The resultant force $\vec{R}$ is the vector sum of $\vec{F_1}$ and $\vec{F_2}$: $\vec{R} = \vec{F_1} + \vec{F_2} = (F_1 \hat{i}) + (-4 \hat{i} + 4\sqrt{3} \hat{j})$ $\vec{R} = (F_1 - 4) \hat{i} + 4\sqrt{3} \hat{j}$.

The problem states that the resultant force $\vec{R}$ acts at right angles to the smaller force $F_1$. Since $F_1$ is along the x-axis, $\vec{R}$ must be along the y-axis (i.e., its x-component must be zero). Therefore, the x-component of $\vec{R}$ must be zero: $F_1 - 4 = 0$ $F_1 = 4 \, \text{N}$.

Method 2: Using a Vector Triangle (Graphical Method)

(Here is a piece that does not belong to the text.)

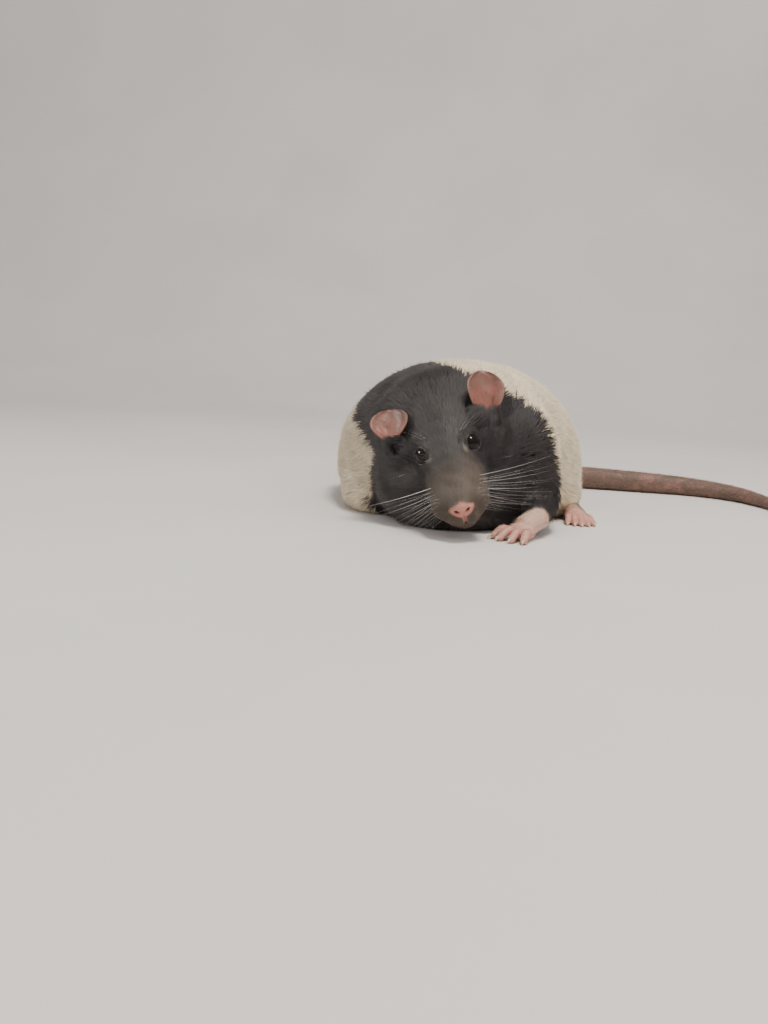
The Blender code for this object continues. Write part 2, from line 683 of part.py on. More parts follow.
def main():
    clear_scene()
    dark_coat = material("dark_coat", (0.030, 0.028, 0.030), 0.8)
    cream_coat = material("cream_coat", (0.72, 0.64, 0.52), 0.8)
    pink_skin = material("pink_skin", (0.62, 0.38, 0.34), 0.6)
    ear_skin = material("ear_skin", (0.42, 0.24, 0.21), 0.6)
    tail_skin = material("tail_skin", (0.36, 0.27, 0.23), 0.65)
    eye_gloss = material("eye_gloss", (0.01, 0.008, 0.008), 0.08)

    body = whole_body()
    thin_out(body, 3800)
    body_grown = grown(body, "body_grown", SEAM)
    nodes = {}
    for side, name, place in ((1, "ear_left", LEFT_EAR), (-1, "ear_right", RIGHT_EAR)):
        leaf = ear(name, side, place)
        nodes[name] = keep_largest(combine(leaf, [copy_of(body_grown, "head_form")], "DIFFERENCE"))
    remove(body_grown)
    face_cuts(body)
    for side, name in ((1, "eye_left"), (-1, "eye_right")):
        nodes[name] = eye_ball(name, side, EYE_RADIUS)
    on_floor(body)
    for name, (build, place, heading) in FEET.items():
        nodes[name] = build(name, place, heading)
        combine(body, [build(name + "_room", place, heading, SEAM * 1.5)], "DIFFERENCE")
    combine(body, [tail_length("tail_room", 0.0, 0.30, SEAM)], "DIFFERENCE")
    for name, start, end in TAIL_PARTS:
        nodes[name] = on_floor(tail_length(name, start, end))
    keep_largest(body)

    nodes["head"] = part_off(body, "head", head_region(0), head_region(SEAM))
    close, wide = leg_pieces(1.2), leg_pieces(1.2 + SEAM * 1.5)
    for name in ("foreleg_left", "foreleg_right"):
        nodes[name] = part_off(body, name, close[name], wide[name])
    for side, name in ((1, "hindleg_left"), (-1, "hindleg_right")):
        region = thigh_region(side, close[name], 0)
        nodes[name] = part_off(body, name, region, thigh_region(side, wide[name], SEAM))
    nodes["neck"] = part_off(body, "neck", neck_region(0), neck_region(SEAM))
    body.name = "torso"
    nodes["torso"] = body

    finishes = {
        "head": dark_coat,
        "neck": dark_coat,
        "torso": cream_coat,
        "foreleg": dark_coat,
        "hindleg": cream_coat,
        "ear": ear_skin,
        "eye": eye_gloss,
        "forefoot": pink_skin,
        "hindfoot": pink_skin,
        "tail": tail_skin,
    }
    for name, thing in nodes.items():
        thing.name = name
        thing.data.name = name
        thing.data.materials.clear()
        thing.data.materials.append(finishes[name.split("_")[0]])
        thing.data.shade_smooth()
        thing.data.set_sharp_from_angle(angle=math.radians(38))


main()
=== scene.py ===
"""The looks of a hooded pet rat resting on its belly: skin, coat, eyes, ears, feet, whiskers and tail.

The rat faces -Y and its left side is +X. Shapes are worked out in millimetres, in the frame of the
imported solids, and every mesh is turned into metres when it is finished.
"""

import math

import bmesh
import bpy
import numpy as np
from mathutils import Euler, Matrix, Vector
from mathutils.bvhtree import BVHTree


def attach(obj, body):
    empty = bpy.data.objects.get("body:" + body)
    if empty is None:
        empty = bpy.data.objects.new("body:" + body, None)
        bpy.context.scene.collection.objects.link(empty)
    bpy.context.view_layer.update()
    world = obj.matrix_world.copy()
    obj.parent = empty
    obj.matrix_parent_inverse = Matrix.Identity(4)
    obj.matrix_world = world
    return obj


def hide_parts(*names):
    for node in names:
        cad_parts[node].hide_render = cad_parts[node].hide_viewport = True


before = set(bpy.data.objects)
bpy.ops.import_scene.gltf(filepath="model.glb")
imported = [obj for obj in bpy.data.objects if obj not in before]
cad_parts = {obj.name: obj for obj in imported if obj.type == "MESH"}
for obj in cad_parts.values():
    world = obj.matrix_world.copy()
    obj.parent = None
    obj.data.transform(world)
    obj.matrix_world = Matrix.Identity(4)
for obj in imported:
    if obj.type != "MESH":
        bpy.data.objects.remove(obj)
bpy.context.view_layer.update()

MM = 0.001
FLOOR_GAP = 0.12
VOXEL = 0.7

# Where the middle between the eyes lies, and how the head is turned there.
EYES_MIDDLE = (-12.7, -76.5, 29.4)
HEAD_YAW = math.radians(-3.5)
HEAD_ROLL = math.radians(-18.5)
HEAD_PITCH = math.radians(24)

# The trunk: y, middle x, half width, top, height of the widest place, bottom.
TORSO = (
    (77.0, 2.0, 6.0, 18.0, 11.0, 4.0),
    (72.5, 1.5, 19.0, 29.0, 12.0, -1.0),
    (64.0, 0.5, 31.0, 41.0, 13.0, -3.0),
    (50.0, -1.0, 42.5, 52.0, 14.0, -4.0),
    (31.0, -2.0, 50.5, 59.5, 15.0, -4.0),
    (10.0, -2.5, 53.0, 62.0, 16.0, -4.0),
    (-11.0, -3.0, 51.0, 62.0, 17.0, -4.0),
    (-29.0, -3.0, 44.5, 61.0, 20.0, -4.0),
    (-45.0, -4.5, 37.5, 59.0, 23.0, -3.0),
    (-57.0, -7.0, 31.5, 52.0, 22.0, -2.0),
    (-67.0, -9.0, 25.0, 38.0, 18.0, -1.0),
    (-75.0, -10.0, 12.0, 24.0, 13.0, 3.0),
)
TORSO_SHAPES = (2.1, 2.7)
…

1. Draw the smaller force $\vec{F_1}$ along the x-axis, starting from the origin O and ending at point A. So, $OA = F_1$.
2. The resultant force $\vec{R}$ is perpendicular to $\vec{F_1}$. So, draw $\vec{R}$ along the y-axis, starting from the origin O and ending at point C. So, $OC = R$.
3. According to the triangle law of vector addition, $\vec{F_1} + \vec{F_2} = \vec{R}$. This implies $\vec{F_2} = \vec{R} - \vec{F_1} = \vec{OC} - \vec{OA} = \vec{AC}$. So, the third side of the right-angled triangle OAC represents $\vec{F_2}$. Thus, $AC = F_2 = 8 \, \text{N}$.
4. The triangle OAC is a right-angled triangle with the right angle at O ($\angle AOC = 90^\circ$).
5. The angle between $\vec{F_1}$ and $\vec{F_2}$ (when placed tail-to-tail) is $120^\circ$. In our triangle, $\vec{F_1}$ is $\vec{OA}$ and $\vec{F_2}$ is $\vec{AC}$. The angle $\angle OAC$ is the angle between $\vec{AO}$ (which is in the opposite direction of $\vec{F_1}$) and $\vec{AC}$ ($\vec{F_2}$). Therefore, the angle between $\vec{F_1}$ and $\vec{F_2}$ is $180^\circ - \angle OAC$. Given this angle is $120^\circ$: $120^\circ = 180^\circ - \angle OAC$ $\angle OAC = 180^\circ - 120^\circ = 60^\circ$.
6. Now, in the right-angled triangle OAC: $OA = F_1$ (adjacent side to $\angle OAC$) $AC = F_2 = 8 \, \text{N}$ (hypotenuse) Using the cosine function: $\cos(\angle OAC) = \frac{\text{Adjacent}}{\text{Hypotenuse}} = \frac{OA}{AC}$ $\cos(60^\circ) = \frac{F_1}{8}$ $\frac{1}{2} = \frac{F_1}{8}$ $F_1 = 8 \times \frac{1}{2}$ $F_1 = 4 \, \text{N}$.

Both methods yield the same result.

Let the smaller force be $F_1$ and the bigger force be $F_2 = 8 \, \text{N}$. The angle between them is $120^\circ$. The resultant force $R$ is perpendicular to $F_1$. Using the formula for the direction of the resultant, if the resultant $R$ makes an angle $\alpha$ with $F_1$: $\tan \alpha = \frac{F_2 \sin \theta}{F_1 + F_2 \cos \theta}$ Given $\alpha = 90^\circ$, $\tan 90^\circ$ is undefined, which means the denominator must be zero: $F_1 + F_2 \cos \theta = 0$ $F_1 = -F_2 \cos \theta$ Substitute $F_2 = 8 \, \text{N}$ and $\theta = 120^\circ$: $F_1 = -8 \cos(120^\circ)$ $F_1 = -8 \left(-\frac{1}{2}\right)$ $F_1 = 4 \, \text{N}$.